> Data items
^^^^^^^^^^^^^^^^

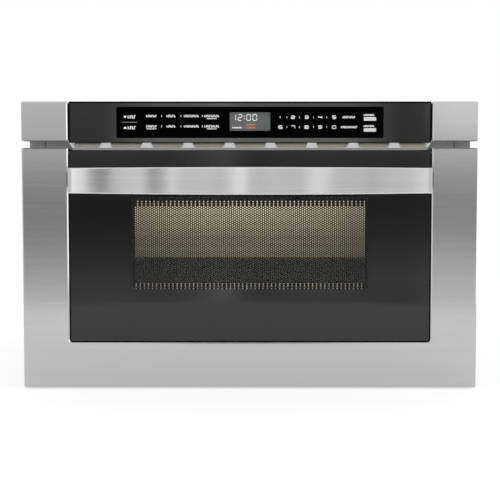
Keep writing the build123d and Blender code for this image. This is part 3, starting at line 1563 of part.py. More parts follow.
cap_setback = 1.0               # end caps in front of the front frame
cap_corner_radius = 2.5
cap_back_y = frame_front_y - cap_setback
carrier_gap = 1.0
carrier_wall = 2.0
carrier_half = face_half - trim_sheet - carrier_gap
carrier_bottom_z = panel_bottom_z + trim_sheet + carrier_gap
carrier_top_z = panel_top_z - trim_sheet - carrier_gap
control_glass_back_y = glass_front_y + control_glass_thickness

with BuildPart() as panel_cap:
    with BuildSketch(front_plane(cap_back_y)):
        rectangle_between(
            (stile_inner_x, panel_bottom_z), (face_half, panel_top_z), radius=cap_corner_radius
        )
    extrude(amount=cap_back_y - face_y)
    chamfer(panel_cap.faces().sort_by(Axis.Y)[0].edges(), trim_bevel)
    offset(amount=-trim_sheet, openings=panel_cap.faces().sort_by(Axis.Y)[-1])
    with BuildSketch(front_plane(cap_back_y)):
        rectangle_between(
            (stile_inner_x - trim_sheet, panel_bottom_z + trim_sheet),
            (stile_inner_x + trim_sheet, panel_top_z - trim_sheet),
        )
    extrude(amount=cap_back_y - face_y - lip_depth, mode=Mode.SUBTRACT)
write_pair(panel_cap, "panel_cap")

control_glass_radius = 1.5
control_glass_edge = 0.5

with BuildPart() as control_glass:
    with BuildSketch(front_plane(control_glass_back_y)):
        rectangle_between(
            (-glass_half, panel_bottom_z - control_glass_drop), (glass_half, panel_top_z),
            radius=control_glass_radius,
        )
    extrude(amount=control_glass_thickness)
    chamfer(control_glass.faces().sort_by(Axis.Y)[0].edges(), control_glass_edge)
write(control_glass, "control_glass")

post_size = 7.0
rib_inset = 6.0                 # the carrier's ribs in from the glass's ends
display_depth = 7.7
board_back_y = control_glass_back_y + display_depth + board_sheet
board_half = 150.0
board_margin = 5.0
board_low_z = carrier_bottom_z + board_margin
board_high_z = carrier_top_z - board_margin

with BuildPart() as panel_carrier:
    with BuildSketch(front_plane(frame_front_y)):
        rectangle_between((-carrier_half, carrier_bottom_z), (carrier_half, carrier_top_z))
    extrude(amount=frame_front_y - trim_cover_y)
    offset(amount=-carrier_wall, openings=panel_carrier.faces().sort_by(Axis.Y)[0])
    with BuildSketch(front_plane(lip_back_y)):
        rectangle_between((-pocket_half, carrier_bottom_z), (pocket_half, panel_top_z))
    extrude(amount=lip_depth, mode=Mode.SUBTRACT)
    with BuildSketch(front_plane(frame_front_y)):
        for sign in (-1, 1):
            with Locations((sign * (glass_half - rib_inset), (carrier_bottom_z + carrier_top_z) / 2)):
                Rectangle(carrier_wall, carrier_top_z - carrier_bottom_z)
    extrude(amount=frame_front_y - control_glass_back_y)
    with BuildSketch(front_plane(frame_front_y - carrier_wall)):
        with Locations((0, (board_low_z + board_high_z) / 2)):
            with GridLocations(
                2 * (board_half - post_size), board_high_z - board_low_z - 2 * post_size, 2, 2
            ):
                Rectangle(post_size, post_size)
    extrude(amount=frame_front_y - carrier_wall - board_back_y)
write(panel_carrier, "panel_carrier")

relay_depth = 12.0
relay_width = 16.0
relay_height = 18.0
relay_pitch = 24.0
relay_x = -70.0
board_transformer_x = 70.0
board_transformer_size = 22.0
board_middle_z = (board_low_z + board_high_z) / 2
display_width = 60.0
display_height = 30.0
display_drop = 26.5             # display's middle below the panel's top
display_z = panel_top_z - display_drop

with BuildPart() as control_board:
    with BuildSketch(front_plane(board_back_y)):
        rectangle_between((-board_half, board_low_z), (board_half, board_high_z))
    extrude(amount=board_sheet)
    with BuildSketch(front_plane(board_back_y + relay_depth)):
        with Locations((relay_x, board_middle_z)):
            with GridLocations(relay_pitch, 1, 3, 1):
                Rectangle(relay_width, relay_height)
        with Locations((board_transformer_x, board_middle_z)):
            Rectangle(board_transformer_size, board_transformer_size)
    extrude(amount=relay_depth)
write(control_board, "control_board")

with BuildPart() as display_module:
    with BuildSketch(front_plane(board_back_y - board_sheet)):
        with Locations((0, display_z)):
            Rectangle(display_width, display_height)
    extrude(amount=display_depth)
write(display_module, "display_module")
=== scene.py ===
"""A drawer microwave oven: its looks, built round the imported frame."""

import math

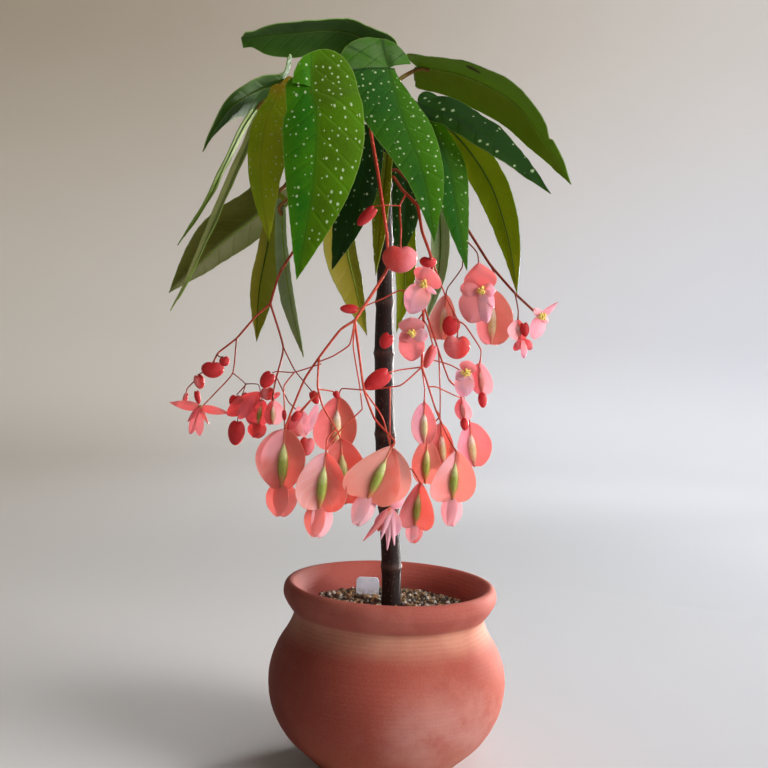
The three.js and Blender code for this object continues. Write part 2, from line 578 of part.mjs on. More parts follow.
// Flowers are made hanging down from the origin, then set between two points
const aim = (body, top, bottom) => {
  const down = vec(bottom).sub(vec(top)).normalize();
  const turn = new THREE.Quaternion().setFromUnitVectors(new THREE.Vector3(0, 0, -1), down);
  const matrix = new THREE.Matrix4().makeRotationFromQuaternion(turn).setPosition(vec(top));
  return body.applyMatrix4(matrix);
};
const span = (a, b) => vec(a).distanceTo(vec(b));
const petal = (width, thickness, height, x, y, z) => {
  const ball = new THREE.SphereGeometry(0.5, 6, 5).rotateX(Math.PI / 2);
  return ball.scale(width, thickness, height).translate(x, y, z);
};
const hangs = {};
const remember = (name, top, away) => {
  hangs[name] = [3, GAP + 0.15].map((far) => vec(top).addScaledVector(away, far).toArray());
};
const WING = [[0.08, -0.03], [0.5, -0.12], [0.88, -0.32], [1, -0.56], [0.84, -0.8], [0.4, -0.97]];
// Girth of the seed case between the wings: radius and share of the length
const OVARY = [[0, 0], [0.9, 0], [1.6, 0.15], [2.6, 0.5], [1.6, 0.85], [0, 0.98]];
const wings = (spread, length, sides) => {
  const half = WING.map(([x, z]) => [(x * spread) / 2, z * length]);
  const inner = [[0, -0.9 * length], [0, -0.1 * length]];
  const other = sides > 1 ? half.map(([x, z]) => [-x, z]).reverse() : inner;
  const shape = new THREE.Shape([...half, ...other].map(([x, z]) => new THREE.Vector2(x, z)));
  const plate = new THREE.ExtrudeGeometry(shape, { depth: 1, bevelEnabled: false });
  return plate.translate(0, 0, -0.5).rotateX(Math.PI / 2);
};
for (const [name, top, bottom, spread, skirt] of WINGED) {
  const length = span(top, bottom);
  const core = OVARY.map(([r, share]) => [r, -share * length]);
  const backWing = wings(0.45 * spread, 0.85 * length, 1).rotateZ(Math.PI / 2);
  const parts = [turned([...core].reverse(), 6), wings(spread, length, 2), backWing];
  if (skirt > 0) parts.push(petal(skirt, 3, 0.75 * skirt, 0, 0, -length - 0.25 * skirt));
  const away = vec(top).sub(vec(bottom)).normalize();
  remember(name, top, away);
  add(name, union(parts.map((part) => solid(aim(part, top, bottom)))), COLOURS.winged, 0.4);
}

const bud = (top, bottom, width, thickness) => {
  const length = span(top, bottom);
  const half = width / 2;
  const rows = [
    [0, 0], [Math.min(0.9, 0.5 * half), 0], [0.75 * half, -0.25 * length],
    [half, -0.6 * length], [0.6 * half, -0.9 * length], [0, -length],
  ];
  return solid(aim(turned([...rows].reverse(), 8).scale(1, thickness / width, 1), top, bottom));
};
for (const [name, top, bottom, width, thickness] of BUDS) {
  remember(name, top, vec(top).sub(vec(bottom)).normalize());
  add(name, bud(top, bottom, width, thickness), COLOURS.bud, 0.4);
}

// Open flowers: petals round a centre, held from behind
const BEHIND = 2.2;
const back = new THREE.Vector3(0, 1, 0);
const heart = (centre) => {
  const socket = turned([[0, -1], [1.6, -1], [1.1, BEHIND], [0, BEHIND]], 6).rotateX(-Math.PI / 2);
  const stamens = petal(4.4, 3.4, 4.4, 0, -1.4, 0);
  return [socket, stamens].map((part) => solid(part.translate(...centre)));
};
const blade = (centre, tip, width) => {
  const length = span(centre, tip);
  return solid(aim(petal(width, 1.3, length, 0, 0, -0.5 * length), centre, tip));
};
for (const [name, centre, upper, lower] of OPEN) {
  const side = vec(upper).sub(vec(lower)).normalize().cross(back).multiplyScalar(0.32 * span(upper, lower));
  const tips = [1, -1].map((sign) => vec(centre).addScaledVector(side, sign).toArray());
  const large = [upper, lower].map((tip) => blade(centre, tip, 0.95 * span(centre, tip)));
  const small = tips.map((tip) => blade(centre, tip, 0.5 * span(centre, tip)));
  remember(name, vec(centre).addScaledVector(back, BEHIND).toArray(), back);
  add(name, union([...large, ...small, ...heart(centre)]), COLOURS.open, 0.45);
}
const [starName, starCentre, starTips] = STAR;
remember(starName, vec(starCentre).addScaledVector(back, BEHIND).toArray(), back);
const rays = starTips.map((tip) => blade(starCentre, tip, 6));
add(starName, union([...rays, ...heart(starCentre)]), COLOURS.open, 0.45);

// Stalks with their branches and small buds
for (const [name, stalk] of Object.entries(STALKS)) {
  const parts = stalk.branches.map(([radius, points, flower], i) => {
    const start = i === 0 ? fromCane(stalk.start) : [];
    const all = [...start, ...points, ...(flower ? hangs[flower] : [])];
    return roundTube(all, radius, 5, Math.ceil(1.5 * all.length));
  });
  parts.push(...stalk.buds.map((shape) => bud(...shape)));
  add(name, union(parts), COLOURS.stalk, 0.5);
}

export default group;
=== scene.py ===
import math
import random
from bisect import bisect_right

import bpy
from mathutils import Euler, Matrix, Vector, noise


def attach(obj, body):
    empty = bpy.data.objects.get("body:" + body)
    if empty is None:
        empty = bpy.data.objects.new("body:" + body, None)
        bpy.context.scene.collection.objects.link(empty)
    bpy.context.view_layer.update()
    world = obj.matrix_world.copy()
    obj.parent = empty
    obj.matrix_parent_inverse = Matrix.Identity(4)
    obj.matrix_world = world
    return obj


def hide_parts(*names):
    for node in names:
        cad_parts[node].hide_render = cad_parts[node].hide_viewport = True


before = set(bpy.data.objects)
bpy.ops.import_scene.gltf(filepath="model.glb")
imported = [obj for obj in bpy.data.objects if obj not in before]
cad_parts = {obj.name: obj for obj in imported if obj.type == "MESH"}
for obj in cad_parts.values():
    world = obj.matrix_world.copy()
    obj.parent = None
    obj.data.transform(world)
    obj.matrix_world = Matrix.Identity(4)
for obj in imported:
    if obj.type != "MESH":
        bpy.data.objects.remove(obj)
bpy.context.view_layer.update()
MM = 0.001

# Camera: where the photo was taken from, level and rolled a little
IMAGE = 768
FOCAL_PX = 880
DISTANCE = 480
ASIDE_PX = 15
EYE = 203.4
ROLL = 2.5
SENSOR = 36

camera = bpy.data.objects.new("camera", bpy.data.cameras.new("camera"))
bpy.context.scene.collection.objects.link(camera)
camera.data.sensor_width = SENSOR
camera.data.sensor_fit = "HORIZONTAL"
camera.data.lens = SENSOR * FOCAL_PX / IMAGE
turn = Matrix.Rotation(math.radians(90), 4, "X") @ Matrix.Rotation(math.radians(ROLL), 4, "Z")
stand = Matrix.Translation(Vector((-ASIDE_PX * DISTANCE / FOCAL_PX, -DISTANCE, EYE)) * MM)
camera.matrix_world = stand @ turn
bpy.context.scene.camera = camera


# Colours and materials

def tint(code):
    """A screen colour such as d8a080 as linear values."""
    parts = [int(code[i:i + 2], 16) / 255 for i in (0, 2, 4)]
    return [p / 12.92 if p <= 0.04045 else ((p + 0.055) / 1.055) ** 2.4 for p in parts] + [1.0]


def rule(operation):
    return lambda self, *others: self.paint.maths(operation, self, *others)


class Value:
    """A number that a node works out. Sums, products and comparisons with it make further nodes."""

    def __init__(self, paint, socket):
        self.paint = paint
        self.socket = socket

    def __rsub__(self, other):
        return self.paint.maths("SUBTRACT", other, self)

    __add__ = __radd__ = rule("ADD")
    __mul__ = __rmul__ = rule("MULTIPLY")
    __sub__ = rule("SUBTRACT")
    __gt__ = rule("GREATER_THAN")
    __lt__ = rule("LESS_THAN")
    __abs__ = rule("ABSOLUTE")


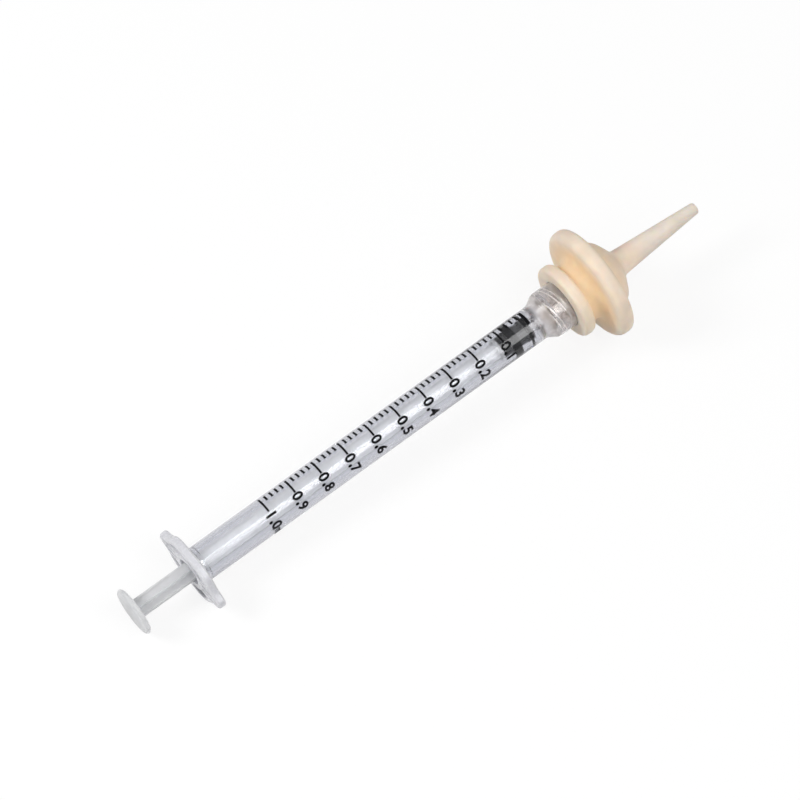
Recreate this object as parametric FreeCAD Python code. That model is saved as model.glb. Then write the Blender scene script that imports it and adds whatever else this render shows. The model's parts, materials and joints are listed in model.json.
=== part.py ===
import FreeCAD, Part
import math
import os

from FreeCAD import Vector

# All sizes are in millimetres. The syringe is laid out along X from the flange's back face, with
# its nipple towards +X and the flange's wings along Y, then set down as it comes to rest.

# Barrel tube
bore_diameter = 4.7
barrel_wall = 1.0
scale_offset = 15.4
scale_length = 57.64
shoulder_wall = 2.15
lead_in_depth = 0.8
lead_in_step = 0.3
bead_height = 0.1
bead_width = 0.8
bead_offset = 2.6

# Finger flange
flange_thickness = 1.6
flange_span = 17.7
flange_breadth = 11.5
flange_flat_width = 3.2
flange_side_radius = 5.0
wing_tip_radius = 1.3
wing_hollow_radius = 4.5
flange_edge_break = 0.3
flange_root_break = 0.4
flange_rim = 0.9
pocket_depth = 0.5
hub_clearance = 0.5
grip_rib_width = 0.5
grip_rib_pitch = 1.9
grip_rib_count = 3

# Locking collar and tapered tip
collar_diameter = 9.0
collar_wall = 0.5
flare_length = 2.0
flare_root_radius = 1.2
flare_lip_radius = 1.0
collar_length = 6.6
collar_floor_depth = 0.8
collar_edge_break = 0.15
tip_diameter = 3.92
tip_taper = 0.06
tip_projection = 2.1
tip_edge_break = 0.2
channel_diameter = 1.9

# Stopper
stopper_clearance = 0.02
stopper_front_clearance = 0.05
nose_rise = 0.4
front_rib_width = 0.75
front_rib_gap = 2.15
rear_rib_width = 1.8
rear_neck_length = 1.6
waist_depth = 0.35
rib_edge_break = 0.12
seat_lip_length = 1.1

# Plunger rod
rod_clearance = 0.65
rod_rib_thickness = 1.1
disc_clearance = 0.3
pressure_disc_thickness = 0.8
disc_edge_break = 0.12
seat_wall = 0.6
head_barb = 0.5
head_length = 2.4
head_clearance = 0.05
stopper_stop_gap = 0.3
pad_diameter = 9.1
pad_thickness = 0.9
pad_edge_break = 0.25
pad_standoff = 11.4

# Nipple
nipple_depth = 2.85
socket_clearance = 0.03
socket_end_gap = 0.05
seat_step = 1.0
cuff_wall = 1.27
cuff_flange_diameter = 14.4
cuff_flange_thickness = 2.5
waist_length = 2.65
shield_diameter = 21.8
shield_thickness = 3.0
shield_edge_break = 0.45
cuff_edge_break = 0.4
waist_root_break = 0.35
dome_diameter = 14.6
dome_height = 4.4
dome_shoulder_height = 2.1
dome_shoulder_inset = 0.7
dome_corner_radius = 3.0
dome_wall = 1.6
teat_length = 18.05
teat_root_diameter = 5.0
teat_tip_diameter = 2.2
teat_root_break = 0.6
teat_tip_break = 0.3
milk_channel_diameter = 1.0

# Places along the axis, worked out from the sizes
bore_radius = bore_diameter / 2
barrel_radius = bore_radius + barrel_wall
zero_line = flange_thickness + scale_offset + scale_length
flare_start = zero_line + shoulder_wall
collar_start = flare_start + flare_length
collar_end = collar_start + collar_length
tip_end = collar_end + tip_projection
collar_floor = collar_start + collar_floor_depth
stopper_front = zero_line + nose_rise
stopper_radius = bore_radius - stopper_clearance
stopper_waist = stopper_radius - waist_depth
head_radius = stopper_waist - seat_wall - head_clearance
neck_radius = head_radius - head_barb
rear_rib_front = zero_line - front_rib_width - front_rib_gap
rear_rib_back = rear_rib_front - rear_rib_width
stopper_back = rear_rib_back - rear_neck_length
nipple_back = collar_end - nipple_depth
nipple_seat = collar_end + socket_end_gap
cuff_front = nipple_back + cuff_flange_thickness
shield_back = cuff_front + waist_length
shield_front = shield_back + shield_thickness
dome_top = shield_front + dome_height
teat_end = dome_top + teat_length
half_breadth = flange_breadth / 2
half_span = flange_span / 2
bead_end = bead_offset + bead_width / 2
stopper_travel = rear_rib_back - bead_end - stopper_stop_gap


def half_section(corners):
    """Face through (x, r, ease) corners, each left sharp, broken by a flat or, if marked, rounded."""
    points = [Vector(x, 0, r) for x, r, *ease in corners]
    edges = []
    ends = []
    for i, (x, r, ease, *rounded) in enumerate(corners):
        here = points[i]
        to_last = (points[i - 1] - here).normalize()
        to_next = (points[(i + 1) % len(points)] - here).normalize()
        half_angle = to_last.getAngle(to_next) / 2
        reach = ease / math.tan(half_angle) if rounded else ease
        start, end = here + to_last * reach, here + to_next * reach
        ends.append((start, end))
        if rounded:
            middle = (to_last + to_next).normalize()
            nearest = here + middle * (ease / math.sin(half_angle) - ease)
            edges.append(Part.Arc(start, nearest, end).toShape())
        elif ease:
            edges.append(Part.LineSegment(start, end).toShape())
    for i, (start, end) in enumerate(ends):
        edges.append(Part.LineSegment(end, ends[(i + 1) % len(ends)][0]).toShape())
    return Part.Face(Part.Wire(Part.__sortEdges__(edges)))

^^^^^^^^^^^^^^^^

Please reproduce exactly the lines from the first one of the records above through the line containing "control_glass_back_y = glass_front_y", both included, and nothing else.

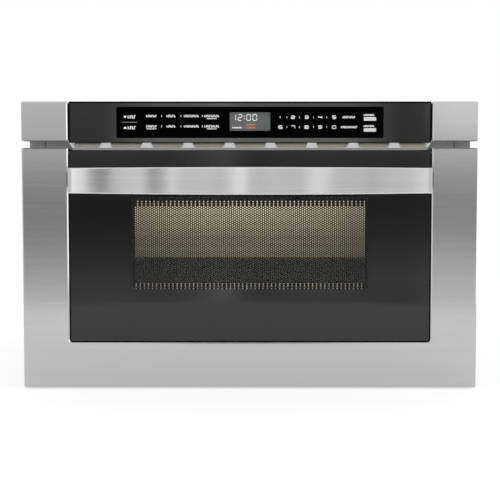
Keep writing the build123d and Blender code for this image. This is part 3, starting at line 1563 of part.py. More parts follow.
cap_setback = 1.0               # end caps in front of the front frame
cap_corner_radius = 2.5
cap_back_y = frame_front_y - cap_setback
carrier_gap = 1.0
carrier_wall = 2.0
carrier_half = face_half - trim_sheet - carrier_gap
carrier_bottom_z = panel_bottom_z + trim_sheet + carrier_gap
carrier_top_z = panel_top_z - trim_sheet - carrier_gap
control_glass_back_y = glass_front_y + control_glass_thickness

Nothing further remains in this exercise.